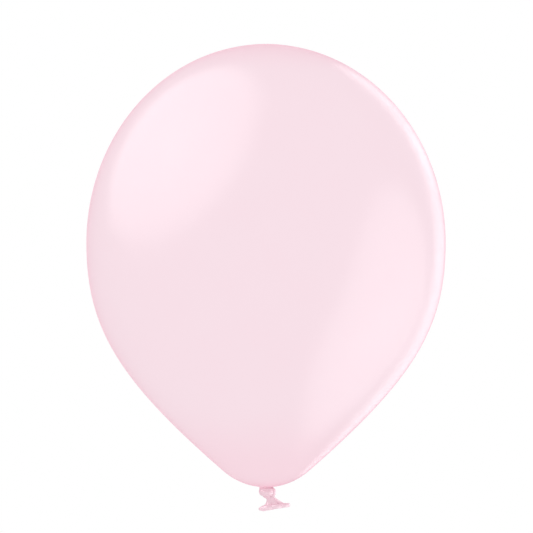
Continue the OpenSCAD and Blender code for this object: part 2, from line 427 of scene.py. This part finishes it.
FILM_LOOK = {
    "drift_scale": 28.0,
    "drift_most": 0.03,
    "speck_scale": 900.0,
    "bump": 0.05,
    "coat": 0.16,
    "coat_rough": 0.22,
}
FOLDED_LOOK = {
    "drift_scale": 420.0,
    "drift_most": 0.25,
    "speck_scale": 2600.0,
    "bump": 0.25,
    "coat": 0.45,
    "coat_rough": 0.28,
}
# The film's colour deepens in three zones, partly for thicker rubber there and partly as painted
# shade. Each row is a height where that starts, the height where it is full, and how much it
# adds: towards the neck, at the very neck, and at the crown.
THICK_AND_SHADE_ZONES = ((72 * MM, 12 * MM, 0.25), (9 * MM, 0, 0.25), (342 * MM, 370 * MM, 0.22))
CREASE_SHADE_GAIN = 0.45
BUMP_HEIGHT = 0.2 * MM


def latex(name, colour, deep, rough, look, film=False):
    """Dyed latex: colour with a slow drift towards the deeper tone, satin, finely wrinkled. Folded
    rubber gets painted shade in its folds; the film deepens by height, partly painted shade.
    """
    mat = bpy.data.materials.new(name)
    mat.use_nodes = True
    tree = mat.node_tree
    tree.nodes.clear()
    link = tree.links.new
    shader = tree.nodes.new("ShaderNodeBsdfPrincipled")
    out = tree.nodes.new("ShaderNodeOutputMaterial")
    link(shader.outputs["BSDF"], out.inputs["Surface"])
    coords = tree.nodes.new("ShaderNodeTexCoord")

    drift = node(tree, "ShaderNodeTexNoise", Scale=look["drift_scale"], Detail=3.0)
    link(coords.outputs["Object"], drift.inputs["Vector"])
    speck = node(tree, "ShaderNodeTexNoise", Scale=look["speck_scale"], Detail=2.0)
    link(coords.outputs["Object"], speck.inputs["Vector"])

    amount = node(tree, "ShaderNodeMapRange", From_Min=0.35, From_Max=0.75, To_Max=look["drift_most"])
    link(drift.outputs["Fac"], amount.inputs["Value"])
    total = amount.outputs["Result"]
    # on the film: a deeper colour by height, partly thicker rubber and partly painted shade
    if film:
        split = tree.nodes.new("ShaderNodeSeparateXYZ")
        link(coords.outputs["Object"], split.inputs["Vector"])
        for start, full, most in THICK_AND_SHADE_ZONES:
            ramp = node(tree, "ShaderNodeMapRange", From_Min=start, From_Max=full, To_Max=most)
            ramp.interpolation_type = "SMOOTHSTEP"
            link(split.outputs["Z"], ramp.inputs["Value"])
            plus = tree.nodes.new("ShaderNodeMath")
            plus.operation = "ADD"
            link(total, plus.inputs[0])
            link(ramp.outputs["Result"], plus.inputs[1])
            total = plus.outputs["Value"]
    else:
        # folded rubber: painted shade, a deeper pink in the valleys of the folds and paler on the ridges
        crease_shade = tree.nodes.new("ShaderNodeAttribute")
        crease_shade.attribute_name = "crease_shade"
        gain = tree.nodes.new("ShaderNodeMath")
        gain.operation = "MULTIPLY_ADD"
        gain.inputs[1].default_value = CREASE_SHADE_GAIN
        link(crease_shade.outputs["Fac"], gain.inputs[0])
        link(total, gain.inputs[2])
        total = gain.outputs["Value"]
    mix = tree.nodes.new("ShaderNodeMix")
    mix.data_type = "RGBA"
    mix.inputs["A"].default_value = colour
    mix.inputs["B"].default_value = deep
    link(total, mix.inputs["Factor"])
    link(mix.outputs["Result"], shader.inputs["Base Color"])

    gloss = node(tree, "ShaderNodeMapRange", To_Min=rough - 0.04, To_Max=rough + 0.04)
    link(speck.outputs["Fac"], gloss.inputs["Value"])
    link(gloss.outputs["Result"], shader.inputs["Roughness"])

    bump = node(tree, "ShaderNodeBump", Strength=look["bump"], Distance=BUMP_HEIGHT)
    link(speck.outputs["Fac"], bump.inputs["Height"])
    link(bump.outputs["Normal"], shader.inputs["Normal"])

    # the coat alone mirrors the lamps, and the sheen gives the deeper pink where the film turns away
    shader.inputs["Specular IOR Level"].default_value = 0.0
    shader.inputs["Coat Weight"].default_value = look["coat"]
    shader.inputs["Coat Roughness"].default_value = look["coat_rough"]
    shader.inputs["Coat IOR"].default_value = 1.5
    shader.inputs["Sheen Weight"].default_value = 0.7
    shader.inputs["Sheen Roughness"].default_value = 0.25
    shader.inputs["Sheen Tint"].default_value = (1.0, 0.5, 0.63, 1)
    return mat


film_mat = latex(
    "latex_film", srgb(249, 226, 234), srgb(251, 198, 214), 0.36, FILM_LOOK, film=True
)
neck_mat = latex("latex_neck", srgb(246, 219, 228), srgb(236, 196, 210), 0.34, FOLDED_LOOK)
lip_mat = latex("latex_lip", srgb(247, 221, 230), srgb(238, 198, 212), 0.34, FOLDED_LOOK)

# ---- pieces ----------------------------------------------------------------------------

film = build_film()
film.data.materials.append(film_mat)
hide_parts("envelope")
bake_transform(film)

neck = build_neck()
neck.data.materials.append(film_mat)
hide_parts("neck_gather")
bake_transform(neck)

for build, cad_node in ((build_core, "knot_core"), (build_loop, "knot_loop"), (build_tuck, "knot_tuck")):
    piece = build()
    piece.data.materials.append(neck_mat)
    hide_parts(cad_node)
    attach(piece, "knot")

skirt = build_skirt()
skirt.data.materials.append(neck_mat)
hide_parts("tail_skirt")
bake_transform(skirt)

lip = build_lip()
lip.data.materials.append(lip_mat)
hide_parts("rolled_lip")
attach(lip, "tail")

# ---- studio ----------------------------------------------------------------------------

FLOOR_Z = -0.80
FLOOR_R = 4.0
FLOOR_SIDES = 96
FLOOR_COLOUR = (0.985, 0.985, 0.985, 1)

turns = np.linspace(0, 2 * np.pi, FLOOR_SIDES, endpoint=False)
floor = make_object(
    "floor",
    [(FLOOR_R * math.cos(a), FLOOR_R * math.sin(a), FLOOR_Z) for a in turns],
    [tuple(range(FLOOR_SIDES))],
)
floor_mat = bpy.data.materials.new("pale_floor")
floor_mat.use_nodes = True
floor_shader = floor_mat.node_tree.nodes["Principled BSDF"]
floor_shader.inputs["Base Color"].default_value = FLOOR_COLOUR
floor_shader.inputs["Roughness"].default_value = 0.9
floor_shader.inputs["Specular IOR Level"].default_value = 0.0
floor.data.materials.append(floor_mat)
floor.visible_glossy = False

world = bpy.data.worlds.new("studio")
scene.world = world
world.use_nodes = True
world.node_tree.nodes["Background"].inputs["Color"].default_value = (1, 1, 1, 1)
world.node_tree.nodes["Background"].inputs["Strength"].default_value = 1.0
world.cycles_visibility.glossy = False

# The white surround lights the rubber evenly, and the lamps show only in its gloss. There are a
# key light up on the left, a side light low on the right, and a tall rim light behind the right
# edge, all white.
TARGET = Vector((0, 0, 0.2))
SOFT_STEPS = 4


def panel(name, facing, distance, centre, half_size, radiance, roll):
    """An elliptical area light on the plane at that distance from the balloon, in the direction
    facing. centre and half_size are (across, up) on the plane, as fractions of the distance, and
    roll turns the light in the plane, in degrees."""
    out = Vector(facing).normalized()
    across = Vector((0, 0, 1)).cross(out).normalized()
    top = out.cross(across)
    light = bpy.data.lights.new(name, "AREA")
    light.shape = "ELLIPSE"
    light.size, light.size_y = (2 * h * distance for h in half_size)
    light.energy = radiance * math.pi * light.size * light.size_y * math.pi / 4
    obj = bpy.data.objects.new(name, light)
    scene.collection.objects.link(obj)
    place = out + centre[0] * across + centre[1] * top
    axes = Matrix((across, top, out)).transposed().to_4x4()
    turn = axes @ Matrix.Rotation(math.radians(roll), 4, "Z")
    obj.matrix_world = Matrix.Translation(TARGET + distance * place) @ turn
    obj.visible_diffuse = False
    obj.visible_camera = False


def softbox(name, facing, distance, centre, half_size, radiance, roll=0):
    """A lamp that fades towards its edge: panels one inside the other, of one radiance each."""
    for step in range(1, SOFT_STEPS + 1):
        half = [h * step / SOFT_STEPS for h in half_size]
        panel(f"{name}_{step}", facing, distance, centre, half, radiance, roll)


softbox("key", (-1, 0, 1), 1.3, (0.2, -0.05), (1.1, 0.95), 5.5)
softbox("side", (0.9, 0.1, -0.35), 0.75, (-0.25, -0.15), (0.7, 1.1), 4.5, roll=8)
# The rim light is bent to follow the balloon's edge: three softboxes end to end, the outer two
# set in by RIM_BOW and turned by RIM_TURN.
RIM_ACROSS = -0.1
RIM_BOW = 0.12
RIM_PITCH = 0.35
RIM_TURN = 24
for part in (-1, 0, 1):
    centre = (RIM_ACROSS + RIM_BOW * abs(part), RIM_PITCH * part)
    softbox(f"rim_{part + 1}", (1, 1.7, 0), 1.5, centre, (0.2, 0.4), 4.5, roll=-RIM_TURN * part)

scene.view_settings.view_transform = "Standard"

________________

*WHAT YOU ARE ASKED TO DO:*
State how many lines include the string "scene", and nothing more.

*SOLUTION FOR THIS TASK:*
4